The ones that avoided falling in the trap of disinformation and of deceptions of various types and with various nuances have stated from the beginning that Romania was forced from the outside to contract this loan, especially the bulk of it that came from the IMF, not for the needs of the Romanian state or the Romanian business environment but for the foreign companies active in the banking and non-banking sectors in Romania, companies that were left in the context of the crisis without financing from their mother-companies in the West. That does not mean at all that the Romanian state or business environment did not need financing.

But the IMF loan was not meant for these needs. These needs, such as backing the RON or indirectly resuming crediting, were only invoked as a justification but the loan had a precise destination: the foreign companies in Romania, both in the banking and non-banking sector.

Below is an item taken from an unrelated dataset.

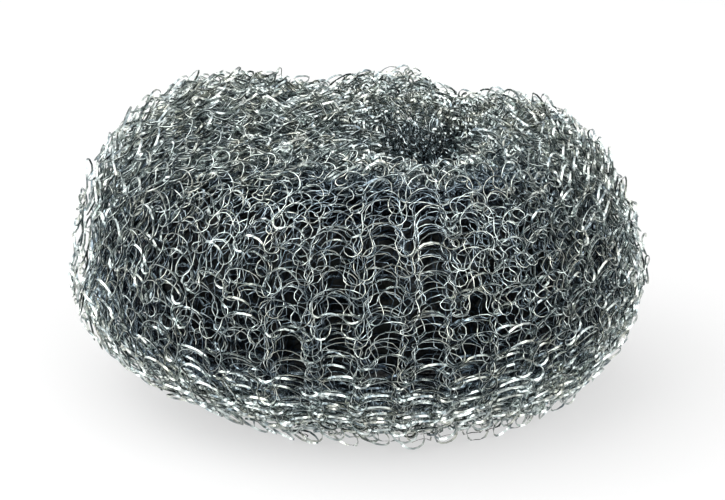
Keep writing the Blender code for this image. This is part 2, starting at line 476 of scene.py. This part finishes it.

The proof: from the start of 2009 the Romanian state borrowed a net sum of EUR 15 bln. It used that to cover a budget deficit of EUR 6 bln at most! Where is the bulk of the loan? It went to the foreign companies, precisely the companies for which the loan was contracted, because the bulk of that sum did not go into highways, railways or other public constructions that do not exist!

We do not know whether the authorities were aware of that or - since they were already forced from the outside to contract the loan - whether they were looking to give it various functions and purposes just for the looks of it! Unfortunately a chorus of minstrels danced to the tune of the functions and purposes invented for this loan. We say 'unfortunately' because many of those that became the proponents of the loan were professionals and it was impossible for them not to understand how things really stood.

That is the more serious as they had no way of not noticing that the authorities had found in this loan a political comfort ahead of the elections that followed. More to the point and to be completely clear, the IMF money could be used to postpone the restructuring that the crisis imposed in the public sector. That amounted to a disaster because that postponement did not solve the problem; it only made the inevitable restructuring more expensive and painful.

That is how we ended up paying pensions and salaries out of the IMF loan. An electoral piece of extravagance that will be paid dearly, not by those that came up with it but by those that allowed themselves to be deceived into believing that the IMF loan will save their earnings. But what will happen when the IMF money will have to be paid back along with the interest? Will the foreign companies in the hands of which that money ended up pay?! Not at all! On the contrary, the Romanian population and business environment will pay through the inflation rate, through the RON depreciation and through tax hikes! The rest is political rubbish! It's impossible for the minstrels of the IMF agreement not to have figured out these consequences and particularly the fact that the agreement allowed the Romanian authorities to avoid, out of electoral reasons, what had to be done within the public sector.

However, irrespective of the way in which the IMF loan is interpreted, one could not refuse acknowledging its 'technical' impact, namely the fact that it changed the short-term debt into medium and long-term debt! Something that wouldn't be bad 'technically'! It's just that the short-term debt belonged to foreign companies in Romania, while the medium and long-term debt is now the Romanian state's debt! Now the issue is a thing of the past irrespective of whether this 'technical' characteristic is recognized or not.

The National Bank figures are clear. Compared to its level at the end of last year, early this autumn the short-term external debt fell to EUR 5.3 bln, representing less than 22 per cent (down from 32 per cent) of the total debt, while the medium and long-term debt rose by more than 17 per cent to EUR 60 bln. In other words, the foreign companies solved their constraining financing problems by dumping them on the shoulders of the Romanian state for who knows how many years!